To help observe the College's ongoing bicentennial celebration, a recording of the alma mater will be played during the ceremony on the 25-bell carillon in Clarke Chapel. Each day thereafter, the melody will play at 12:39 p.m., which symbolizes Lycoming's founding in 1812 and the chapel's dedication in 1939. The words of the alma mater were written by former professor Helen B. Weidman and the music is from J. Brahms' Symphony No. 1. The carillon is a gift of the Class of 1966.

The New Student Convocation guest speaker will be U.S. Rep. Thomas Marino, who earned a bachelor's degree in political science from Lycoming in 1985.

Marino was sworn into the U.S. House of Representatives on Jan. 5, 2011. He sits on three House committees – Foreign Affairs, Homeland Security and Judiciary – and eight subcommittees. He has also served as a prosecutor, first as Lycoming County District Attorney and then as U.S. Attorney for the Middle District of Pennsylvania.
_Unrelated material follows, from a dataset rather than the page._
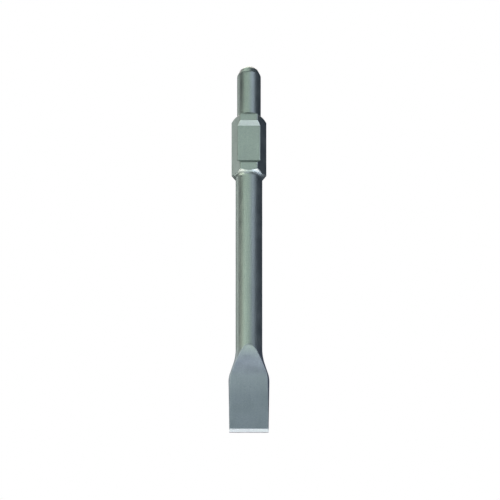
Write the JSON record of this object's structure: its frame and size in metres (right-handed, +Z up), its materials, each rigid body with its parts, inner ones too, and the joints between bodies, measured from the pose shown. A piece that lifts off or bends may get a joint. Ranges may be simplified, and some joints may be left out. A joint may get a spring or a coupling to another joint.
{
  "type": "demolition hammer flat chisel",
  "caption": "Forged steel flat chisel bit with a hexagonal shank, round guide end, retainer notch and wide ground blade.",
  "frame": {"origin": "under the middle of the chisel's length, on the surface that it lies on", "axes": "+Y along the chisel's axis towards the striking end, +X across the width of the blade, +Z up through the flat with the retainer notch"},
  "size_m": [0.0402, 0.41, 0.03],
  "materials": {
    "forged_steel": "forged and grit-blasted steel with a satin grey oxide, brighter where the cutting edge is ground"
  },
  "bodies": {
    "root": {"flat_chisel": "forged_steel"}
  },
  "joints": []
}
After graduating high school, Marino worked in a manufacturing job until, at the age of 30, he decided to go to college. He earned his bachelor's and law degrees in five years, attending the former Williamsport Area Community College, Lycoming College and Dickinson School of Law.

Marino and his wife, Edie, reside in Cogan Station, Pa., with their two children, Chloe and Victor.

Founded in 1812 and celebrating its bicentennial during the 2011-12 academic year, Lycoming College is a national liberal arts and sciences school dedicated to the undergraduate education of 1,400 students. It offers 35 academic majors and is recognized as a Tier 1 institution by U.S. News and World Report. Located near the banks of the Susquehanna River in Williamsport, Pa., Lycoming is one of the 50 oldest colleges in the nation.